In 2025, Dick's Sporting Goods announced that their "House of Sport" concept store will be built in the former Sears.

==Controversies and incidents==

=== Must be 18 policy ===
In 2005, The Pyramid Corporation sparked local controversy over its "must be 18 policy", especially from the local Latino population. The policy (implemented on September 9, 2005) requires all patrons under the age of eighteen to be accompanied by a parent or guardian on Friday and Saturday nights after 4:00 PM. Anyone who appears to be under 18 can be asked to show identification such as a school ID card or a driver's license. This policy is not enforced in the majority of the approximately twenty complexes managed by the Pyramid Corporation, largely located in suburban areas. Because of this, the mall has been accused of racism by the local community.
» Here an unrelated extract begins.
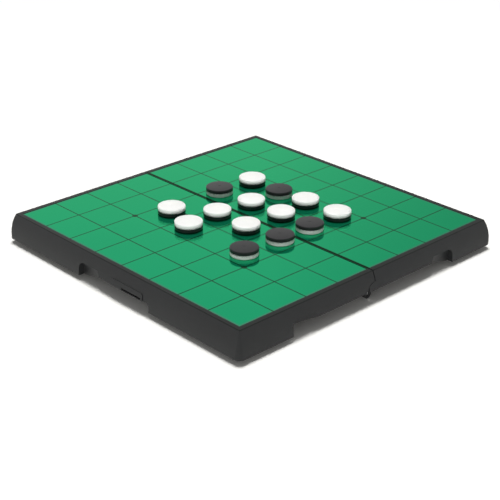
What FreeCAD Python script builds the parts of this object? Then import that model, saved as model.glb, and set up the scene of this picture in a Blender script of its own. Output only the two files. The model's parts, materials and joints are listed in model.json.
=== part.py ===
import FreeCAD, Part
import math
import os
import re
import Sketcher

# Folding magnetic reversi board, open and in play.
# X runs along the fold, Y from the front half to the back half, +Z up.
# The origin is on the table, under the middle of the fold.

DRIVING_SIZES = [
    # Playing field
    ("squares_per_side", 8),
    ("square_pitch", 29.3),
    ("seam_strip", 2.24),
    ("print_line_width", 0.9),
    ("print_depth", 0.1),
    ("star_dot_diameter", 4.2),
    ("star_dot_square", 2),
    ("sheet_thickness", 0.4),
    ("sheet_setback", 0.25),
    ("sheet_clearance", 0.1),
    # Moulded half cases
    ("end_border", 3.8),
    ("edge_border", 3.4),
    ("wall_height", 19.25),
    ("wall_bulge", 4.5),
    ("belly_height", 0.4),
    ("wall_thickness", 2.2),
    ("roof_thickness", 1.8),
    ("seam_wall_thickness", 1.8),
    ("corner_radius_top", 0.8),
    ("corner_radius_foot", 4.6),
    ("rim_round", 0.5),
    ("foot_round", 0.3),
    # Storage wells, whose lips carry the open board
    ("lip_drop", 3.7),
    ("well_inset", 23.2),
    ("well_seam_distance", 17.0),
    ("well_wall_thickness", 1.6),
    ("well_nesting_clearance", 0.6),
    ("rib_height", 1.6),
    ("rib_thickness", 1.2),
    ("ribs_along", 3),
    ("ribs_across", 5),
    ("rib_pitch_along", 33.0),
    ("rib_pitch_across", 20.0),
    # Finger gaps between the corner feet
    ("gap_height", 6.3),
    ("gap_corner_radius", 3.0),
    ("gap_wall_depth", 8.0),
    ("edge_gap_half_length", 38.2),
    ("edge_gap_shift", -0.8),
    ("front_foot_length", 47.3),
    ("back_foot_length", 45.0),
    ("return_wall_thickness", 2.0),
    # Finger scoops beside the feet
    ("scoop_depth", 4.4),
    ("scoop_length", 24.0),
    ("scoop_height", 10.5),
    ("scoop_corner_radius", 4.5),
    # Closing tab on the front edge
    ("tab_left", -3.0),
    ("tab_right", 31.0),
    ("tab_height", 5.0),
    ("tab_corner_radius", 2.5),
    ("tab_relief", 0.5),
    ("tab_lip", 0.5),
    ("slot_inset_left", 11.8),
    ("slot_inset_right", 2.0),
    ("slot_height", 1.1),
    ("slot_depth", 6.0),
    # Fold
    ("seam_gap", 0.8),
    ("closed_gap", 0.3),
    ("running_clearance", 0.35),
    ("knuckle_radius", 3.2),
    ("knuckle_length", 7.6),
    ("knuckle_inset", 8.0),
    ("knuckle_side_gap", 0.4),
    ("pin_radius", 1.2),
    ("pin_running_clearance", 0.07),
    ("pin_end_setback", 0.5),
    ("ear_reach", 6.5),
    ("ear_radius", 12.0),
    ("ear_clearance", 0.3),
    ("ear_corner_round", 4.5),
    # Discs
    ("disc_diameter", 20.5),
    ("disc_half_thickness", 3.2),
    ("disc_edge_round", 0.6),
    ("magnet_radius", 4.0),
    ("magnet_thickness", 1.5),
    ("magnet_radial_clearance", 0.1),
    ("magnet_end_clearance", 0.05),
    ("spigot_inner_radius", 6.4),
    ("spigot_outer_radius", 7.4),
    ("spigot_height", 0.8),
    ("spigot_clearance", 0.05),
]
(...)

Northampton City Councilor William H. Dwight, who serves on the Northampton Youth Commission, commented that because teenagers do not have as many places as adults to gather, they are frequently treated like pariahs. "It seems to me the mall is relatively safe. It's a shame that's gone", said Dwight. Pyramid has defended its decision by saying that it will increase sales because the environment will be more pleasing to adult shoppers and the incidence of shoplifting will be reduced.

=== 2026 roof fire ===
On February 17, 2026, a roof fire accoured that was suspected to be caused by accidental ductwork cutting. The Holyoke Fire Department was alerted of the fire around 11:00 p.m. Several fire crews where called to the scene to assist in extinguishing the fire. The fire extended from the basement food court to the roof. The scene was officially cleared by 3:00 a.m. the next day.